Trump is feeling the impact. He has dropped the insistence on talking about missiles and Iran’s regional behavior, but Tehran is still not yielding to his begging to re-open nuclear talks. Nor is it inclined to give Trump the kind of photo-op flattery that North Korea’s Kim Jong-un has learned gets the President to soften his stance. Maximum pressure has unified Iran’s fractious ruling elite behind a policy of defiance and disdain, tempered however with caution. While prepared to endure an American strike, and return the blow by more or less surreptitious means, Tehran knows it cannot sustain a real war against the US.

Trump can’t sustain a long war either. Another lengthy Middle Eastern war would end his chances for re-election, as Fox star Tucker Carlson has advised. Trump has done nothing to prepare popular opinion for it and would face substantial opposition in Congress, where quite a few Republicans as well as most Democrats are prepared to claim he lacks the legislative authority needed to go to war. The existing authorization to use military force (AUMF) covers only Al Qaeda and its affiliates. That has been stretched to cover the Islamic State, which did in fact emerge out of Al Qaeda’s erstwhile Iraqi affiliate. But no one serious reasonable thinks it can cover war with Iran. Trump will have to use an implicit “self-defense” authorization if he decides to strike Iran.

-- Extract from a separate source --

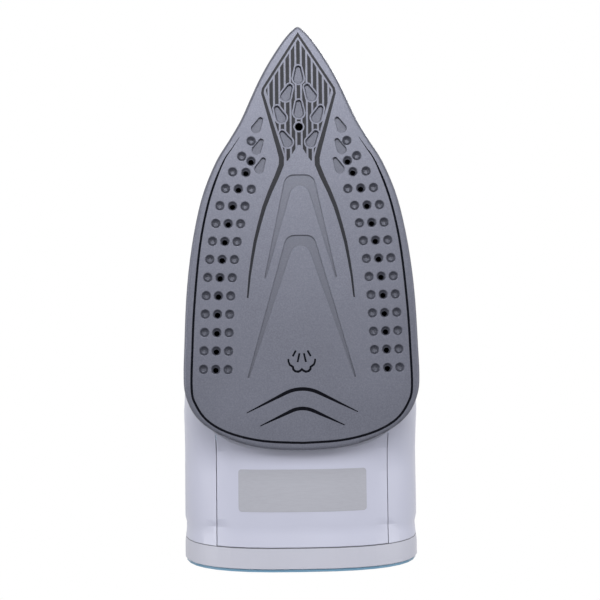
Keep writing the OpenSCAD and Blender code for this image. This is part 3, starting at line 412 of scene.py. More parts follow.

So the shadow-boxing continues, with the unavoidable risk of escalation. But there are serious possibilities for negotiation as well. It should be clear by now to all but the most hawkish in both Tehran and Washington that the alternative is a war from which neither capital can reasonably hope to emerge victorious. Trump may still hope for some spectacular photo-op: a visit to Tehran perhaps? But Supreme Leader Khamenei seems incapable of the kind of political acrobatics that Kim has successfully pursued to get the President of the United States to confirm his otherwise doubtful legitimacy.

A quieter, perhaps clandestine diplomacy is required: talks about talks, perhaps in Oman or Qatar. A few confidence-building measures like release of prisoners. A humanitarian gesture or two. A more or less explicit understanding about the limits of what each side is prepared to tolerate, both in political rhetoric and the use of military force. Iran will try to make it to November 2020 without going farther than that, knowing that if Trump loses a Democratic administration would want to reenter the nuclear agreement of its own free will.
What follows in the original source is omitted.